--- begin ---
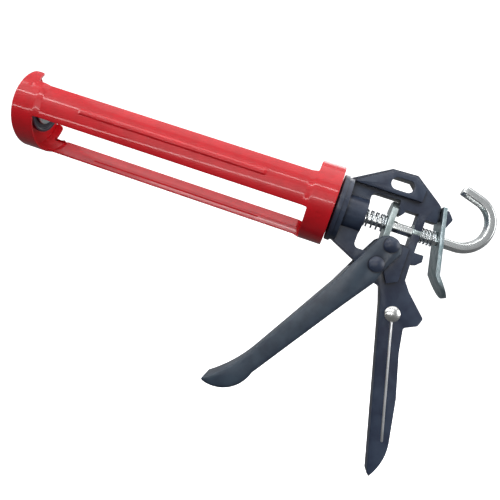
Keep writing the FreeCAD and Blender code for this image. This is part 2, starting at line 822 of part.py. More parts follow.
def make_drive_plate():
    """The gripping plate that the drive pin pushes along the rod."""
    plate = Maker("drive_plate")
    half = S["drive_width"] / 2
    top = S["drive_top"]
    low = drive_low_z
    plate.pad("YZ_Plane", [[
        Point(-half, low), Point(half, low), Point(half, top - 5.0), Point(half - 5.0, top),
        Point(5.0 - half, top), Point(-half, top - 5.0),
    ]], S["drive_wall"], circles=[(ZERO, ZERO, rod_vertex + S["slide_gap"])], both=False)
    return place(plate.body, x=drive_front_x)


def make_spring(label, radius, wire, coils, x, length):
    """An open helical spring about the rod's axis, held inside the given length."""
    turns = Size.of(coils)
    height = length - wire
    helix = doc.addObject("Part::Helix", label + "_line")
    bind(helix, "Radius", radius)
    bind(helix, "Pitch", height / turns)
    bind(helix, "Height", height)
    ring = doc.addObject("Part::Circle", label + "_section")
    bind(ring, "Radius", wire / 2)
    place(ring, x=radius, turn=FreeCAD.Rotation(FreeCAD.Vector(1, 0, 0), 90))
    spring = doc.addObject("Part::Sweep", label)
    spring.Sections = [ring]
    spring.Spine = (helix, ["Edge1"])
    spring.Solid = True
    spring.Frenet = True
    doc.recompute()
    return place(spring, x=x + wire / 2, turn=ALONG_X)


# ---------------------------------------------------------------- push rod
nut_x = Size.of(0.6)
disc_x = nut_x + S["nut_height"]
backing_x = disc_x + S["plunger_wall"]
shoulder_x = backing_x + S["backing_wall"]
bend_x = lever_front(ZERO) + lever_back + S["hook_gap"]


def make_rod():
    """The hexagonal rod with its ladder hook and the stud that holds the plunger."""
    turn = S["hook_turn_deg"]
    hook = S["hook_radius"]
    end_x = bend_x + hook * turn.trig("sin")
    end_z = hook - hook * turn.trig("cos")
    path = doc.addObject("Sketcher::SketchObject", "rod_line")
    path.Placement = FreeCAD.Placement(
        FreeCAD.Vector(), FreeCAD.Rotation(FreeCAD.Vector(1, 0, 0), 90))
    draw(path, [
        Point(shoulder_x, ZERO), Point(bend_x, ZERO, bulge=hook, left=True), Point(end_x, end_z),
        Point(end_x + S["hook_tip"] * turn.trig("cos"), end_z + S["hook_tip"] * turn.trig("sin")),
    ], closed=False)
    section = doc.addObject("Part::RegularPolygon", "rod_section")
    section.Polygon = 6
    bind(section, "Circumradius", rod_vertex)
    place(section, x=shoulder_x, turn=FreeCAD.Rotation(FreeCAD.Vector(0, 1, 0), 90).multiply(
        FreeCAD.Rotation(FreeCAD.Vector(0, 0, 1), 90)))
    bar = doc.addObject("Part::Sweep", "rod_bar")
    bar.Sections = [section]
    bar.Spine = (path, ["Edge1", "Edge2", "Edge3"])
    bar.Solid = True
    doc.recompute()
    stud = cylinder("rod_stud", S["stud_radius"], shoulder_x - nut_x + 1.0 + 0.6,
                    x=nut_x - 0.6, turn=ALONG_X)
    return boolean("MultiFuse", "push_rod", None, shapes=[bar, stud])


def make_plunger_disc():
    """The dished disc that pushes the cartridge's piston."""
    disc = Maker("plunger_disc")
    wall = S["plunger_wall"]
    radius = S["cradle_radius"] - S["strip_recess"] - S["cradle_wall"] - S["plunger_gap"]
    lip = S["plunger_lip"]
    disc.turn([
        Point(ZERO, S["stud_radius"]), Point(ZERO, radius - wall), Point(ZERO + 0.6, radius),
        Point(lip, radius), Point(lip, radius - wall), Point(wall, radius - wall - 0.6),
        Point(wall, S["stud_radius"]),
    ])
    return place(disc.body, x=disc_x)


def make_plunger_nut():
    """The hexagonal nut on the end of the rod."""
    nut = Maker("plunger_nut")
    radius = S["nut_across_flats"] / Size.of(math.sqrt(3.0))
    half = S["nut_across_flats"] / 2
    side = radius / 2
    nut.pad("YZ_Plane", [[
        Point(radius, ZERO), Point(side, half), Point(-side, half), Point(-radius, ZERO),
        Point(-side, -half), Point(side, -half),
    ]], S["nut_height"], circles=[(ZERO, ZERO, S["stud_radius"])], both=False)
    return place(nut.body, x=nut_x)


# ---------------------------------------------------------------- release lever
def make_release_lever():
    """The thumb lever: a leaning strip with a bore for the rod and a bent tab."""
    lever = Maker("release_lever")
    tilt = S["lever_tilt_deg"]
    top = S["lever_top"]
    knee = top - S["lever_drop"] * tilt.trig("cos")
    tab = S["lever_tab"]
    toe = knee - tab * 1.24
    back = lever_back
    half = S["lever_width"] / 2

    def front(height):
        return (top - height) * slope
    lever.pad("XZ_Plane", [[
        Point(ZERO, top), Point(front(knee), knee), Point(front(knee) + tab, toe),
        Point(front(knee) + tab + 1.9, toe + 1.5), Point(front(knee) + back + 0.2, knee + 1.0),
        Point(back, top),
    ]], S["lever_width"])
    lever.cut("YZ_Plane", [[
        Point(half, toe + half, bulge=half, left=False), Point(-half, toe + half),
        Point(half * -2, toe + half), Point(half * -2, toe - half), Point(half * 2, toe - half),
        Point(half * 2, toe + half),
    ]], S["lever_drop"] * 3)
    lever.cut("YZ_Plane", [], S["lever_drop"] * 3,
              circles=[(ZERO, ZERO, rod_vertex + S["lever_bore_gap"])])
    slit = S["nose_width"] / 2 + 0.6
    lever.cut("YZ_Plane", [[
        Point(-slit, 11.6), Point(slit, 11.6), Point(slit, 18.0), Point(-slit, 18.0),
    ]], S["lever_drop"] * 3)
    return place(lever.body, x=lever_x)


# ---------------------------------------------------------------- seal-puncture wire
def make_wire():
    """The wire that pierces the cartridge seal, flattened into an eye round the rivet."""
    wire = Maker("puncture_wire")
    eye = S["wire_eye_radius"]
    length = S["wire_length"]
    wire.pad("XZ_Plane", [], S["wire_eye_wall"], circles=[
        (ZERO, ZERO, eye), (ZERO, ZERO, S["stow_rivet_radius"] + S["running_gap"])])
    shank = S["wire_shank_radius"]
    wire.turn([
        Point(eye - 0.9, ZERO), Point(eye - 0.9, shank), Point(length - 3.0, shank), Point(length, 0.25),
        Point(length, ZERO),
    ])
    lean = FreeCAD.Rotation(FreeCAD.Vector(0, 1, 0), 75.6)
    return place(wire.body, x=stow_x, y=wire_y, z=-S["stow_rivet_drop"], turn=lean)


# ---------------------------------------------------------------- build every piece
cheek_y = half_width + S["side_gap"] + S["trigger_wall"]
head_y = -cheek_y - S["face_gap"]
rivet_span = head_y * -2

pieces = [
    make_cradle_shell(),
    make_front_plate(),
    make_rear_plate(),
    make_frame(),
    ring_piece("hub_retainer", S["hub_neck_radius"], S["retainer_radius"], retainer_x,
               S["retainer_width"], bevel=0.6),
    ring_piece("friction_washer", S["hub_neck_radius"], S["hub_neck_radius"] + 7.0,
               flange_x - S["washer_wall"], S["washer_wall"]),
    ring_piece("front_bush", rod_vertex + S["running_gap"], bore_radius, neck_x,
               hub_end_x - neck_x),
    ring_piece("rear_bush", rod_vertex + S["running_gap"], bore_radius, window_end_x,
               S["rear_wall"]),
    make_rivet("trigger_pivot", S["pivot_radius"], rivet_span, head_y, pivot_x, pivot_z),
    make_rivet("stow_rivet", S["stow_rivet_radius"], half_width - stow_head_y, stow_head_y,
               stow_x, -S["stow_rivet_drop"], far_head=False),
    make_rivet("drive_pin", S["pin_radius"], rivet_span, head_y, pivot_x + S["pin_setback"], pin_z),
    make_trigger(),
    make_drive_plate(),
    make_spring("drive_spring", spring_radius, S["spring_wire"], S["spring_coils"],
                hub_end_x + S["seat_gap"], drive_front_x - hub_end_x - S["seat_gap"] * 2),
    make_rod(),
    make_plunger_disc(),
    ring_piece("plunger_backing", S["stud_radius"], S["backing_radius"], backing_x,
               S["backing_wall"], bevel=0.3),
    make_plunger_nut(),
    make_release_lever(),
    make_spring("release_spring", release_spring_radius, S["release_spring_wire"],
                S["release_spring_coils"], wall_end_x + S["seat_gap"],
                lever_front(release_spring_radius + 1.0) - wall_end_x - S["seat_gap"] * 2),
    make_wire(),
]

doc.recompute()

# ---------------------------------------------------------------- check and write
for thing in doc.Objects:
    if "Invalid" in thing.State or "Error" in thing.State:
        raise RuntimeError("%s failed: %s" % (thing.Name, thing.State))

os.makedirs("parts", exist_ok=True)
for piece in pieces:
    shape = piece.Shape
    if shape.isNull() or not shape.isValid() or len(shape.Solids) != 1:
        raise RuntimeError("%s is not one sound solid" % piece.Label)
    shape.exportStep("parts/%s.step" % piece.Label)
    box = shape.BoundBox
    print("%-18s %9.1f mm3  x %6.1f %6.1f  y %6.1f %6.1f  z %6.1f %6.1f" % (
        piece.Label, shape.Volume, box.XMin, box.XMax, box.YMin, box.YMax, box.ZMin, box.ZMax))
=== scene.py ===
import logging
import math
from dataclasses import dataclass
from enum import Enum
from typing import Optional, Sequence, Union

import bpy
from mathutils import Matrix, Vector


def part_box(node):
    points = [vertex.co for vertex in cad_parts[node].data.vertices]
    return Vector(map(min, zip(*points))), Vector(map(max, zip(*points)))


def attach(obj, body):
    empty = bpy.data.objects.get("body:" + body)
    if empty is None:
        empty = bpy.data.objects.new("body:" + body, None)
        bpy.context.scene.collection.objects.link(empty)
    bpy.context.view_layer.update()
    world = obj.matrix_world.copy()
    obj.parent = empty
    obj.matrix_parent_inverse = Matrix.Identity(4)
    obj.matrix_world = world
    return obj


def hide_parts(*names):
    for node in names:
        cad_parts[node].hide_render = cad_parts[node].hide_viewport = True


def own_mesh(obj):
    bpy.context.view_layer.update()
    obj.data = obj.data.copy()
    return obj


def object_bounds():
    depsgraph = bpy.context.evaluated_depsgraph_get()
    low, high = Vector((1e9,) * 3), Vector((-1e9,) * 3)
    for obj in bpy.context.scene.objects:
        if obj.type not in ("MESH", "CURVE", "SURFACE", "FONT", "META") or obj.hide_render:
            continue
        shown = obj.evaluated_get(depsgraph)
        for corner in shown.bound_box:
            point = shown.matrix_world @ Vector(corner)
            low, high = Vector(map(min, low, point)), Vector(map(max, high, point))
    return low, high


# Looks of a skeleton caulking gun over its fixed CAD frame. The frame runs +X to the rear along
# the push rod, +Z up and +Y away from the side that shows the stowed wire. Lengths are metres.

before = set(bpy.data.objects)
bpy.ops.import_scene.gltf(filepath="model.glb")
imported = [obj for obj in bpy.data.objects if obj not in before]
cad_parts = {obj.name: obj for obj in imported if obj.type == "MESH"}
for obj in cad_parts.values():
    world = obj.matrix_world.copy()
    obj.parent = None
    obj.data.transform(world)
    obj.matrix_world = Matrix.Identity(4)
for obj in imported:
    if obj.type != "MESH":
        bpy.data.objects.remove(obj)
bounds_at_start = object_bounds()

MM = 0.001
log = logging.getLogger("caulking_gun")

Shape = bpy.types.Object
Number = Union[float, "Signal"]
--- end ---
WHAT YOU HAVE TO DO —
The lines to quote run from the one containing "check and write" to the one containing "if empty is". Quote them exactly, with both of those lines, and nothing else.

ANSWER TO THE PROBLEM —
# ---------------------------------------------------------------- check and write
for thing in doc.Objects:
    if "Invalid" in thing.State or "Error" in thing.State:
        raise RuntimeError("%s failed: %s" % (thing.Name, thing.State))

os.makedirs("parts", exist_ok=True)
for piece in pieces:
    shape = piece.Shape
    if shape.isNull() or not shape.isValid() or len(shape.Solids) != 1:
        raise RuntimeError("%s is not one sound solid" % piece.Label)
    shape.exportStep("parts/%s.step" % piece.Label)
    box = shape.BoundBox
    print("%-18s %9.1f mm3  x %6.1f %6.1f  y %6.1f %6.1f  z %6.1f %6.1f" % (
        piece.Label, shape.Volume, box.XMin, box.XMax, box.YMin, box.YMax, box.ZMin, box.ZMax))
=== scene.py ===
import logging
import math
from dataclasses import dataclass
from enum import Enum
from typing import Optional, Sequence, Union

import bpy
from mathutils import Matrix, Vector


def part_box(node):
    points = [vertex.co for vertex in cad_parts[node].data.vertices]
    return Vector(map(min, zip(*points))), Vector(map(max, zip(*points)))


def attach(obj, body):
    empty = bpy.data.objects.get("body:" + body)
    if empty is None:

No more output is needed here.